From the line containing "build_panel(parts)" through the line containing "from mathutils.bvhtree import BVHTree", retype each line exactly; include both end lines and nothing beyond them.
*** DATA BLOCK ***
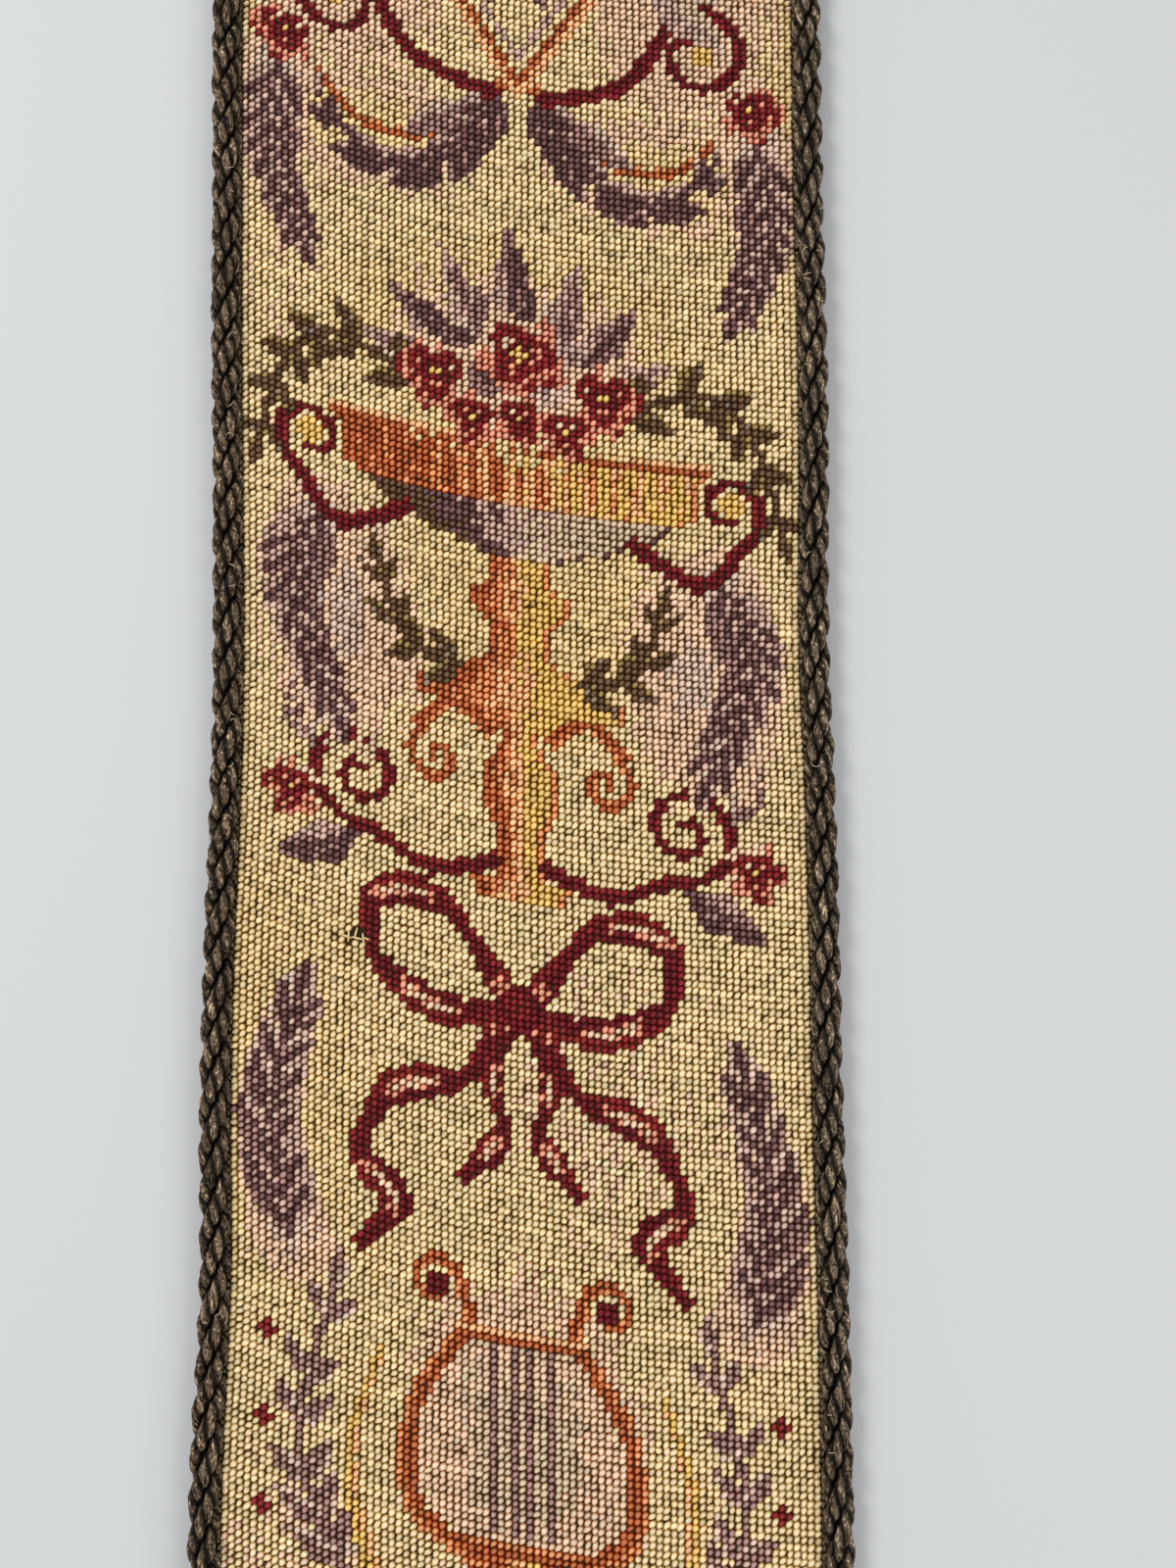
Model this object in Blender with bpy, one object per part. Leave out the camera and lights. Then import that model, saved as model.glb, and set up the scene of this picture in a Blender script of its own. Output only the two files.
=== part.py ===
"""A needlepoint bell pull lying flat: a long strip of worked canvas with a twisted cord along each side.

Metres, +Z up. The strip runs along Y and its underside lies on Z = 0, with the origin under its middle.
"""
import math

import bmesh
import bpy

MM = 0.001

# The whole strip
PANEL_LENGTH = 0.990
CORNER_ROUND = 0.0030
END_STEP = 0.0180

# The worked canvas: wool, canvas and the turned edge behind it
PANEL_THICKNESS = 0.0034
UNDER_ROUND = 0.0009
ACROSS_MIDDLE = 7

# The twisted cord sewn to each long side
CORD_DIAMETER = 0.0084
CORD_LAY = 0.0325
CORD_STRANDS = 3
CORD_STEPS_PER_TURN = 10
CORD_FROM_FOLD = 0.0040
CORD_PAST_HEM = 0.0015
CREVICE_DEPTH = 0.30
SHOULDER_TURN = math.radians(30.0)
TIP_LENGTH = 0.0070
TIP_STEPS = 4
TIP_SCALE = 0.45

# Where the long sides run, and how thick the strip lies there, in millimetres.
# y: place along the strip; left, right: how far each edge is from the centre line; swell: added thickness.
# The strip is pulled a little narrow just above its middle, and its sides waver all the way.
EDGE_STATIONS = [
    {"y": -495, "left": 76.0, "right": 76.4, "swell": 0.1},
    {"y": -440, "left": 76.8, "right": 75.9, "swell": 0.0},
    {"y": -380, "left": 75.8, "right": 76.6, "swell": 0.4},
    {"y": -320, "left": 76.7, "right": 76.8, "swell": 0.1},
    {"y": -260, "left": 76.6, "right": 75.8, "swell": 0.3},
    {"y": -192, "left": 77.7, "right": 76.5, "swell": 0.0},
    {"y": -133, "left": 75.9, "right": 76.7, "swell": 0.4},
    {"y": -93, "left": 76.6, "right": 76.3, "swell": 0.2},
    {"y": -52, "left": 76.3, "right": 76.4, "swell": 0.5},
    {"y": -10, "left": 75.1, "right": 76.2, "swell": 0.1},
    {"y": 32, "left": 74.9, "right": 75.3, "swell": 0.0},
    {"y": 75, "left": 75.7, "right": 76.4, "swell": 0.3},
    {"y": 120, "left": 76.7, "right": 76.7, "swell": 0.1},
    {"y": 165, "left": 77.2, "right": 76.6, "swell": 0.4},
    {"y": 211, "left": 77.7, "right": 76.9, "swell": 0.2},
    {"y": 270, "left": 76.6, "right": 76.1, "swell": 0.0},
    {"y": 330, "left": 75.7, "right": 76.5, "swell": 0.3},
    {"y": 390, "left": 76.4, "right": 77.7, "swell": 0.1},
    {"y": 450, "left": 76.9, "right": 76.2, "swell": 0.4},
    {"y": 495, "left": 76.3, "right": 75.8, "swell": 0.1},
]

# The turned edge in section, from the fold inwards, in millimetres.
# inset: distance in from the fold; height: share of the strip's thickness there.
EDGE_ROLL = [
    {"inset": 0.0, "height": 0.46},
    {"inset": 0.4, "height": 0.72},
    {"inset": 1.4, "height": 0.94},
    {"inset": 3.2, "height": 1.08},
    {"inset": 7.0, "height": 1.11},
    {"inset": 13.0, "height": 1.10},
    {"inset": 19.0, "height": 1.00},
]


def clear_scene():
    for item in list(bpy.data.objects):
        bpy.data.objects.remove(item, do_unlink=True)


def new_collection(name):
    group = bpy.data.collections.new(name)
    bpy.context.scene.collection.children.link(group)
    return group


def cloth_material(name, color, roughness):
    material = bpy.data.materials.new(name)
    material.use_nodes = True
    shader = material.node_tree.nodes["Principled BSDF"]
    shader.inputs["Base Color"].default_value = (*color, 1.0)
    shader.inputs["Roughness"].default_value = roughness
    shader.inputs["Metallic"].default_value = 0.0
    return material


def smooth_between(rows, key, value, column):
    """A column of a table at any place along it, on a smooth curve through its rows."""
    places = [row[key] for row in rows]
    values = [row[column] for row in rows]
    if value <= places[0]:
        return values[0]
    if value >= places[-1]:
        return values[-1]
    index = max(i for i, place in enumerate(places) if place <= value)
    span = places[index + 1] - places[index]
    t = (value - places[index]) / span

    def slope(i):
        low, high = max(i - 1, 0), min(i + 1, len(places) - 1)
        return (values[high] - values[low]) / (places[high] - places[low])

    rise = values[index + 1] - values[index]
    start, end = slope(index) * span, slope(index + 1) * span
    return values[index] + start * t + (3 * rise - 2 * start - end) * t**2 + (start + end - 2 * rise) * t**3


def edge_x(side, y):
    """X of the folded edge on one side: -1 is left and +1 is right."""
    column = "left" if side < 0 else "right"
    return side * smooth_between(EDGE_STATIONS, "y", y / MM, column) * MM


def roll_height(inset):
    """Share of the thickness that the turned edge reaches at a distance in from its fold."""
    return smooth_between(EDGE_ROLL, "inset", inset / MM, "height")


def panel_rows():
    """Places along the strip where it is measured: close together over the hems, then evenly spaced."""
    half = PANEL_LENGTH / 2
    hem = [half - row["inset"] * MM for row in EDGE_ROLL]
    inner = hem[-1]
    count = round(2 * inner / END_STEP)
    middle = [-inner + 2 * inner * i / count for i in range(1, count)]
    return [-y for y in hem] + middle + list(reversed(hem))


def corner_pull(y):
    """How far the long edges draw in where the strip's corners are rounded."""
    left_over = PANEL_LENGTH / 2 - abs(y)
    if left_over >= CORNER_ROUND:
        return 0.0
    return CORNER_ROUND - math.sqrt(CORNER_ROUND**2 - (CORNER_ROUND - left_over) ** 2)


def panel_section(y):
    """The closed outline of the strip at one place: up the left fold, across the top, and back below."""
    hem_inset = PANEL_LENGTH / 2 - abs(y)
    thickness = PANEL_THICKNESS + smooth_between(EDGE_STATIONS, "y", y / MM, "swell") * MM
    pull = corner_pull(y)
    left, right = edge_x(-1, y) + pull, edge_x(1, y) - pull
    hem = min(roll_height(hem_inset), 1.0)
    insets = [row["inset"] * MM for row in EDGE_ROLL]

    def top(inset):
        return thickness * roll_height(inset) * hem

    first, last = left + insets[-1], right - insets[-1]
    middle = [first + (last - first) * i / ACROSS_MIDDLE for i in range(1, ACROSS_MIDDLE)]
    points = [(left + inset, top(inset)) for inset in insets]
    points += [(x, top(insets[-1])) for x in middle]
    points += [(right - inset, top(inset)) for inset in reversed(insets)]
    under = UNDER_ROUND * (1.0 if hem_inset > UNDER_ROUND else 0.6)
    lowest = 0.0 if hem_inset > 0 else UNDER_ROUND * 0.5
    points += [(right - under, lowest), (0.0, lowest), (left + under, lowest)]
    return [(x, y, z) for x, z in points]


def loft(name, sections):
    """A closed solid through sections that have the same number of points."""
    work = bmesh.new()
    rings = [[work.verts.new(point) for point in section] for section in sections]
    for near, far in zip(rings, rings[1:]):
        for i in range(len(near)):
            j = (i + 1) % len(near)
            work.faces.new((near[i], near[j], far[j], far[i]))
    work.faces.new(rings[0])
    work.faces.new(list(reversed(rings[-1])))
    bmesh.ops.recalc_face_normals(work, faces=work.faces)
    mesh = bpy.data.meshes.new(name)
    work.to_mesh(mesh)
    work.free()
    return mesh


def build_panel(group):
    mesh = loft("needlepoint_panel", [panel_section(y) for y in panel_rows()])
    mesh.shade_smooth()
    mesh.set_sharp_from_angle(angle=math.radians(50))
    panel = bpy.data.objects.new("needlepoint_panel", mesh)
    panel.data.materials.append(cloth_material("worked_wool", (0.63, 0.47, 0.27), 0.92))
    group.objects.link(panel)


def cord_profile(guides):
    """The cord cut across: three full strands with a crevice between each pair."""
    radius = CORD_DIAMETER / 2
    points = []
    for strand in range(CORD_STRANDS):
        crest = math.tau * strand / CORD_STRANDS
        points.append((crest - SHOULDER_TURN, radius))
        points.append((crest + SHOULDER_TURN, radius))
        points.append((crest + math.pi / CORD_STRANDS, radius * (1 - CREVICE_DEPTH)))
    curve = bpy.data.curves.new("cord_profile", "CURVE")
    curve.dimensions = "2D"
    spline = curve.splines.new("POLY")
    spline.points.add(len(points) - 1)
    spline.use_cyclic_u = True
    for point, (turn, reach) in zip(spline.points, reversed(points)):
        point.co = (reach * math.cos(turn), reach * math.sin(turn), 0.0, 1.0)
    profile = bpy.data.objects.new("cord_profile", curve)
    profile.hide_render = True
    profile.display_type = "WIRE"
    guides.objects.link(profile)
    return profile


def cord_stations():
    """Places along the cord: even steps for its twist, and closer ones where its tips narrow."""
    half = PANEL_LENGTH / 2 + CORD_PAST_HEM
    straight = half - TIP_LENGTH
    step = CORD_LAY / CORD_STEPS_PER_TURN
    count = round(2 * straight / step)
    body = [(-straight + 2 * straight * i / count, 1.0) for i in range(count + 1)]
    tip = []
    for i in range(1, TIP_STEPS + 1):
        t = i / TIP_STEPS
        scale = TIP_SCALE + (1 - TIP_SCALE) * math.sqrt(1 - t**2)
        tip.append((straight + TIP_LENGTH * t, scale))
    return [(-y, scale) for y, scale in reversed(tip)] + body + tip


def build_cord(name, side, profile, group):
    """One run of cord: a path beside the folded edge that carries the profile and turns it."""
    radius = CORD_DIAMETER / 2
    curve = bpy.data.curves.new(name, "CURVE")
    curve.dimensions = "3D"
    curve.twist_mode = "Z_UP"
    curve.bevel_mode = "OBJECT"
    curve.bevel_object = profile
    curve.use_fill_caps = True
    stations = cord_stations()
    spline = curve.splines.new("POLY")
    spline.points.add(len(stations) - 1)
    for point, (y, scale) in zip(spline.points, stations):
        x = edge_x(side, y) + side * CORD_FROM_FOLD
        point.co = (x, y, radius, 1.0)
        point.radius = scale
        point.tilt = math.tau * y / CORD_LAY
    cord = bpy.data.objects.new(name, curve)
    cord.data.materials.append(cloth_material(name + "_yarn", (0.085, 0.055, 0.035), 0.7))
    group.objects.link(cord)


def main():
    clear_scene()
    parts = new_collection("needlepoint_bell_pull")
    guides = new_collection("guides")
    build_panel(parts)
    profile = cord_profile(guides)
    build_cord("left_cord", -1, profile, parts)
    build_cord("right_cord", 1, profile, parts)


main()
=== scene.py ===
# %% [markdown]
# # A needlepoint bell pull, stitch by stitch
# A bell pull is a long strip of canvas worked all over in wool, with its edges turned under and a twisted
# cord sewn down each side. This one lies face up on a plain floor.
# The solids come first, because every piece below takes its place and its size from them.

# %% Load the fixed frame
import math

import bpy
import numpy as np
from mathutils import Matrix, Vector
from mathutils.bvhtree import BVHTree


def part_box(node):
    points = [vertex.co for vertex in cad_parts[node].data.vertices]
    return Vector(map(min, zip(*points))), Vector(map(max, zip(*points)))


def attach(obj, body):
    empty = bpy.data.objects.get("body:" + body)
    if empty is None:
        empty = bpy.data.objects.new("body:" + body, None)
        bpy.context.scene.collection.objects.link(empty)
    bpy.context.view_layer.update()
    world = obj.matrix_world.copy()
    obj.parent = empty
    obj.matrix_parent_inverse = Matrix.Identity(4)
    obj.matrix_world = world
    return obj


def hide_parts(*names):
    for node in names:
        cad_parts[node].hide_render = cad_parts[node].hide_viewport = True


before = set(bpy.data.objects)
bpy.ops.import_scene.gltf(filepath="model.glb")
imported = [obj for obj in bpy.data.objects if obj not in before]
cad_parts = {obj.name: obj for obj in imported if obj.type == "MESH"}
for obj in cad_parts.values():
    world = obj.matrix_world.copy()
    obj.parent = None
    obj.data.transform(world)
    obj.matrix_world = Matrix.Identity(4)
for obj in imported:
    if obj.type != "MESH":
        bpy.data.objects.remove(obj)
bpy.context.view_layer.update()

# %% [markdown]
# The strip's folded edges waver, so its outline can't be written as one rectangle. Its solid's own points
# would give the outline too, but not at even steps. Rays cast at the solid find where each fold lies and how
# high the top is, and everything after this reads the two small tables that result, by interpolation.

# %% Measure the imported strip
MM = 0.001
RAY_START = 0.2
PLACES_ALONG = 241
PLACES_ACROSS = 15

# How high the cloth turns under, and how far in from the fold the top is measured
FOLD_LEVEL = 1.6 * MM
EDGE_CLEAR = 4.0 * MM

# How far the wool stands out past the solid's fold, and a little more at the right
WOOL_SWELL = 0.9 * MM
RIGHT_SWELL = 0.4 * MM

strip_low, strip_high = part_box("needlepoint_panel")
HALF_LENGTH = (strip_high.y - strip_low.y) / 2
STRIP_MIDDLE = (strip_high.y + strip_low.y) / 2
strip_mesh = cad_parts["needlepoint_panel"].data
strip_tree = BVHTree.FromPolygons([vertex.co for vertex in strip_mesh.vertices],
                                  [tuple(face.vertices) for face in strip_mesh.polygons])
inner_half = HALF_LENGTH - EDGE_CLEAR
ALONG = np.linspace(-inner_half, inner_half, PLACES_ALONG)


def fold_reach(side, y):
    """How far the folded edge is from the centre line on one side."""
    start = Vector((side * RAY_START, y, FOLD_LEVEL))
    hit = strip_tree.ray_cast(start, Vector((-side, 0, 0)))[0]
    return abs(hit.x)


def top_height(x, y):
    hit = strip_tree.ray_cast(Vector((x, y, RAY_START)), Vector((0, 0, -1)))[0]
    return hit.z


LEFT_REACH = np.array([fold_reach(-1, y) for y in ALONG]) + WOOL_SWELL
RIGHT_REACH = np.array([fold_reach(1, y) for y in ALONG]) + WOOL_SWELL + RIGHT_SWELL
ACROSS = np.linspace(-1, 1, PLACES_ACROSS)
TOPS = np.array([[top_height(u * (r - EDGE_CLEAR), y) for u in ACROSS]
                 for y, r in zip(ALONG, np.minimum(LEFT_REACH, RIGHT_REACH))])
print("fold to fold, mm", (LEFT_REACH + RIGHT_REACH).min() / MM, (LEFT_REACH + RIGHT_REACH).max() / MM)
print("top, mm", TOPS.min() / MM, TOPS.max() / MM)

# %% [markdown]
# Wool is worked on a canvas of about fourteen holes to the inch, so a stitch is 1.81 mm square. The worked
# canvas has been pulled out of square over the years: its columns run with the strip, but its rows fall to
# the right, steeply at the left edge and gently at the right. A skewed grid would fall evenly, so a short
# table of slopes is added up along the row instead.

# %% The canvas and its slanting rows
CANVAS_PITCH = 25.4 / 14 * MM
COLUMNS = 85

# How steeply the rows fall to the right, at places across the strip in millimetres
ROW_SLOPES = [
    {"x": -80, "slope": 0.35},
    {"x": -62, "slope": 0.33},
    {"x": -35, "slope": 0.28},
    {"x": 0, "slope": 0.18},
    {"x": 34, "slope": 0.12},
    {"x": 80, "slope": 0.10},
]
FINE_STEPS = 400
SLOPE_X = np.array([row["x"] * MM for row in ROW_SLOPES])
SLOPE_VALUE = np.array([row["slope"] for row in ROW_SLOPES])
FINE_X = np.linspace(SLOPE_X[0], SLOPE_X[-1], FINE_STEPS)
fallen = np.cumsum(np.interp(FINE_X, SLOPE_X, SLOPE_VALUE)) * (FINE_X[1] - FINE_X[0])
FINE_FALL = fallen - np.interp(0.0, FINE_X, fallen)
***
SOLUTION TO THE EXERCISE:
    build_panel(parts)
    profile = cord_profile(guides)
    build_cord("left_cord", -1, profile, parts)
    build_cord("right_cord", 1, profile, parts)


main()
=== scene.py ===
# %% [markdown]
# # A needlepoint bell pull, stitch by stitch
# A bell pull is a long strip of canvas worked all over in wool, with its edges turned under and a twisted
# cord sewn down each side. This one lies face up on a plain floor.
# The solids come first, because every piece below takes its place and its size from them.

# %% Load the fixed frame
import math

import bpy
import numpy as np
from mathutils import Matrix, Vector
from mathutils.bvhtree import BVHTree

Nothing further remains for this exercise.